Somehow, however, this type of reasoning makes God at once the cause of evil and the One who has no power or desire to save us.

What we see in this Gospel passage, instead, is the divine way in which God turns the tables on his disciples to teach us to see things from the divine perspective. From the center of a situation of fear and danger—a situation that he has allowed in their lives—Jesus does two things.

First Jesus states, I forbid you to go on fearing from this point forward (a more accurate translation of the Greek), and second, he approaches the boat. Jesus walks straight toward us in our personal crisis into the midst of the fearful situation.

God shows us that his love is more powerful than the dangers around us, and in our sufferings we can discover him taking up his abode in our frightened hearts and commanding, “Do not be afraid!”

Praying about it

Come, Jesus, right into the midst of my struggles.
In every crisis may I see you and fear no more.

Are you lonely?

“...the Lord has looked favorably on his people and redeemed them.”

The words of this Gospel reveal a lot about God’s stance toward the work of his creative love. They are words of mercy and words of action.

Sometimes we wonder where God is. Those who bear great sorrow in their hearts can often find themselves overwhelmed by questions and loneliness. Where is God? What does it all mean?

Zechariah’s canticle, however, proclaims that God is mercy and action. God never promised to rescue his people from the human condition.

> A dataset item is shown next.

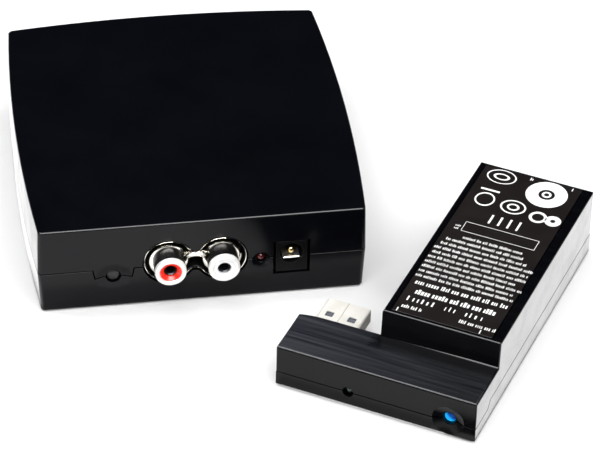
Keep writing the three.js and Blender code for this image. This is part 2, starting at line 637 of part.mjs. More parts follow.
function receiver() {
  const unit = new THREE.Group();
  unit.position.set(RX_PLACE[0], RX_PLACE[1], 0);
  unit.rotation.z = RX_YAW;
  const shell = receiverCase();
  put(unit, 'receiver_upper_shell', blackSatin, shell.intersect(aboveReceiverParting(GAP / 2)));
  put(unit, 'receiver_lower_shell', blackSatin, shell.subtract(aboveReceiverParting(-GAP / 2)));

  put(unit, 'receiver_label', labelPrint, block(
    [RX_WIDTH - RX_BLOCK + LABEL_LEFT + GAP, RX_STEP + LABEL_END + GAP, RX_TOP - LABEL_SINK + GAP],
    [RX_WIDTH - LABEL_RIGHT - GAP, RX_LENGTH - LABEL_END - GAP, RX_TOP - 0.05],
  ));

  const boardTop = RX_BOARD_Z + RX_BOARD_THICK;
  const seat = boardTop + GAP;
  const board = [[2.5, 5], [52, 5], [52, 76], [25, 76], [25, 13.1], [2.5, 13.1]];
  put(unit, 'receiver_circuit_board', boardGreen,
    prism(board.map(([u, v]) => new THREE.Vector2(u, v)), RX_BOARD_Z, boardTop));

  put(unit, 'usb_plug_shell', nickel, usbShell());
  const tongueHigh = USB_LOW + USB_HEIGHT - USB_SKIN - 0.25;
  const tongueLow = tongueHigh - 1.75;
  put(unit, 'usb_plug_tongue', blackPlain, block(
    [USB_U - 5.3, USB_ROOT + 0.5, tongueLow],
    [USB_U + 5.3, USB_TIP - 0.5, tongueHigh],
  ));
  [-3.5, -1.0, 1.0, 3.5].forEach((offset, i) => {
    put(unit, `usb_contact_${i + 1}`, gold, block(
      [USB_U + offset - 0.5, USB_ROOT + 1, tongueLow - 0.45],
      [USB_U + offset + 0.5, USB_TIP - 1.5, tongueLow - 0.25],
    ));
  });

  put(unit, 'receiver_lamp', greenLens, lamp(RX_LAMP_U, RX_PART, RX_LAMP_RADIUS, 0.7, seat));

  const collarV = 3.4 + GAP;
  const plungerV = collarV + 2.0 + GAP;
  const switchV = plungerV + 1.0;
  put(unit, 'receiver_button_cap', blueLens,
    buttonCap(RX_KEY_U, RX_KEY_Z, RX_KEY_RADIUS, 1.2, collarV));
  put(unit, 'receiver_switch_plunger', blackPlain,
    barY(RX_KEY_U, RX_KEY_Z, 1.7, plungerV, switchV + 1.0));
  put(unit, 'receiver_switch_body', steel, switchBody(RX_KEY_U, RX_KEY_Z, switchV, seat));

  put(unit, 'receiver_radio_can', steel,
    shieldCan([27, 22, seat], [50, 44, seat + 2.4], 0.4));
  put(unit, 'receiver_usb_chip', blackPlain, block([28, 8, seat], [33, 13, seat + 1]));
  put(unit, 'receiver_crystal', steel, prism(stadium(32, 50, 8, 3.4), seat, seat + 3.2));
  put(unit, 'receiver_audio_chip', blackPlain, block([40, 48, seat], [47, 55, seat + 1.2]));
  put(unit, 'receiver_capacitor', blackSatin, capacitor(31, 60, 2.5, seat, 5.5));
  const wireZ = seat + 0.6;
  put(unit, 'receiver_aerial', gold,
    wire([[30, 66, wireZ], [30, 73, wireZ], [47, 73, wireZ], [47, 69, wireZ], [36, 69, wireZ]], 0.25));
  RX_SCREWS.forEach(([u, v], i) => {
    put(unit, `receiver_screw_${i + 1}`, steel, screw(u, v, 0.5, RX_SEAT - GAP, 11));
  });
  return unit;
}

// ---------------------------------------------------------------- the kit
const units = new THREE.Group();
units.add(senderBox(), receiver());
units.updateMatrixWorld(true);

// The origin is on the table, under the middle of the two units together.
const span = new THREE.Box3().setFromObject(units, true);
units.position.set(-(span.min.x + span.max.x) / 2, -(span.min.y + span.max.y) / 2, -span.min.z);

const kit = new THREE.Group();
kit.add(units);
export default kit;
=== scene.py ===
"""Looks of the two-piece wireless audio kit: a sender box and its L-shaped USB receiver.

Every piece is built in the frame of its own unit, in millimetres:
the box has x to the right, y back from its front face and z up;
the receiver has x along its front, y towards its back and z up.
"""

import json
import math
import random

import bmesh
import bpy
from mathutils import Matrix, Vector


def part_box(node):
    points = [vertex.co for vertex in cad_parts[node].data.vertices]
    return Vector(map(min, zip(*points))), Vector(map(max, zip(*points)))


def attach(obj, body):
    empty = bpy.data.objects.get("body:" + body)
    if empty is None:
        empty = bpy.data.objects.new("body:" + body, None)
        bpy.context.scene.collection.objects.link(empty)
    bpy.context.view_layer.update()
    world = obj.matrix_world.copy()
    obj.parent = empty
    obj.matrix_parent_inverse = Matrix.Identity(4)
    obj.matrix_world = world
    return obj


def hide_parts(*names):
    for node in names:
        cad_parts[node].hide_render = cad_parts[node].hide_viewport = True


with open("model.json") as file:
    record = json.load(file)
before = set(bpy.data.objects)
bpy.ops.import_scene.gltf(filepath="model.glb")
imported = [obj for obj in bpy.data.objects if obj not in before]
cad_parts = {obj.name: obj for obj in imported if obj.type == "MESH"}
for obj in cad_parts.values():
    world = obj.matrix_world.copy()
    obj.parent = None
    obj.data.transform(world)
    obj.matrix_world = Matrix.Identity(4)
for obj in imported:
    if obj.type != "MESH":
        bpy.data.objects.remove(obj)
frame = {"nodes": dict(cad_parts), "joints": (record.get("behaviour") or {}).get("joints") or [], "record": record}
bpy.context.view_layer.update()

MM = 0.001
SCENE = bpy.context.scene


# ---------------------------------------------------------------- the two unit frames
SAME = 0.02                 # heights closer than this count as the same, in millimetres
FLUSH = 0.05                # points nearer to a wall than this count as being on it


def local_points(node, place):
    """The corners of a CAD node in a unit's own frame, in millimetres."""
    inverse = place.inverted()
    return [inverse @ v.co for v in frame["nodes"][node].data.vertices]


def local_box(node, place):
    """Lowest and highest corner of a CAD node in a unit's own frame, in millimetres."""
    points = local_points(node, place)
    return Vector(map(min, zip(*points))), Vector(map(max, zip(*points)))


def centre(node, place):
    """Middle of a CAD node's box in a unit's own frame."""
    low, high = local_box(node, place)
    return (low + high) / 2


def box_frame():
    """The box stands square to the shared frame, and its origin is below the middle of its front."""
    low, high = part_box("base_upper_shell")
    return Matrix.Translation(((low.x + high.x) / 2, low.y, 0)) @ Matrix.Scale(MM, 4)


def receiver_frame():
    """The receiver is turned, and its button travels straight back along its own y."""
    press = next(j for j in frame["joints"] if j["name"] == "receiver_button_press")
    yaw = math.atan2(-press["axis"][0], press["axis"][1])
    heading = Matrix.Rotation(yaw, 4, "Z") @ Matrix.Scale(MM, 4)
    low, _ = local_box("receiver_lower_shell", heading)
    return heading @ Matrix.Translation((low.x, low.y, 0))


BOX = box_frame()
RX = receiver_frame()
RX_YAW = math.atan2(RX[1][0], RX[0][0])
RX_RIGHT = Vector((math.cos(RX_YAW), math.sin(RX_YAW), 0))
RX_BACK = Vector((-math.sin(RX_YAW), math.cos(RX_YAW), 0))
UP = Vector((0, 0, 1))


def receiver_levels():
    """Height of the receiver's low deck, and where its high block starts going back and across."""
    points = local_points("receiver_upper_shell", RX)
    top = max(p.z for p in points)
    front = [p for p in points if p.y < SAME]
    block = [p for p in points if p.z > top - SAME]
    return max(p.z for p in front), min(p.y for p in block), min(p.x for p in block)


DECK, STEP, NOTCH = receiver_levels()


# ---------------------------------------------------------------- materials
GRAIN_DEPTH = 2e-5          # height of the surface grain, in metres
OFF = (0, 0, 0)
ON = (1, 1, 1)


def blank(name):
    """A new material with its node tree and its main shader."""
    material = bpy.data.materials.new(name)
    material.use_nodes = True
    tree = material.node_tree
    return material, tree, tree.nodes["Principled BSDF"]


def noise(tree, scale, detail=3.0, stretch=(1, 1, 1), turn=0.0):
    """Noise in the object's own metres, so that it rides with the piece."""
    where = tree.nodes.new("ShaderNodeTexCoord")
    mapping = tree.nodes.new("ShaderNodeMapping")
    mapping.vector_type = "TEXTURE"
    mapping.inputs["Rotation"].default_value = (0, 0, turn)
    mapping.inputs["Scale"].default_value = stretch
    texture = tree.nodes.new("ShaderNodeTexNoise")
    texture.inputs["Scale"].default_value = scale
    texture.inputs["Detail"].default_value = detail
    tree.links.new(where.outputs["Object"], mapping.inputs["Vector"])
    tree.links.new(mapping.outputs["Vector"], texture.inputs["Vector"])
    return texture.outputs["Fac"]


def span(tree, source, low, high, start=0.35, end=0.65):
    """Maps the middle of a noise onto the range low to high."""
    mapped = tree.nodes.new("ShaderNodeMapRange")
    mapped.inputs["From Min"].default_value = start
    mapped.inputs["From Max"].default_value = end
    mapped.inputs["To Min"].default_value = low
    mapped.inputs["To Max"].default_value = high
    tree.links.new(source, mapped.inputs["Value"])
    return mapped.outputs["Result"]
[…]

Instead he did something so wondrous we could never comprehend it: he came to share our human condition with us. He was born. He grew up. He suffered. He was betrayed. He was alone. He died. And he rose from death and ascended into heaven where we are now able to follow.

Praying about it

Jesus, you showed us that what we experience as the human condition
 does not contain the key to the riddle of our existence.
Only Love does.
Help us to gradually become strong enough to love
even in the midst of disappointment and pain.
May we share in the power of your salvific love,
that we might discover the ultimate meaning of our lives.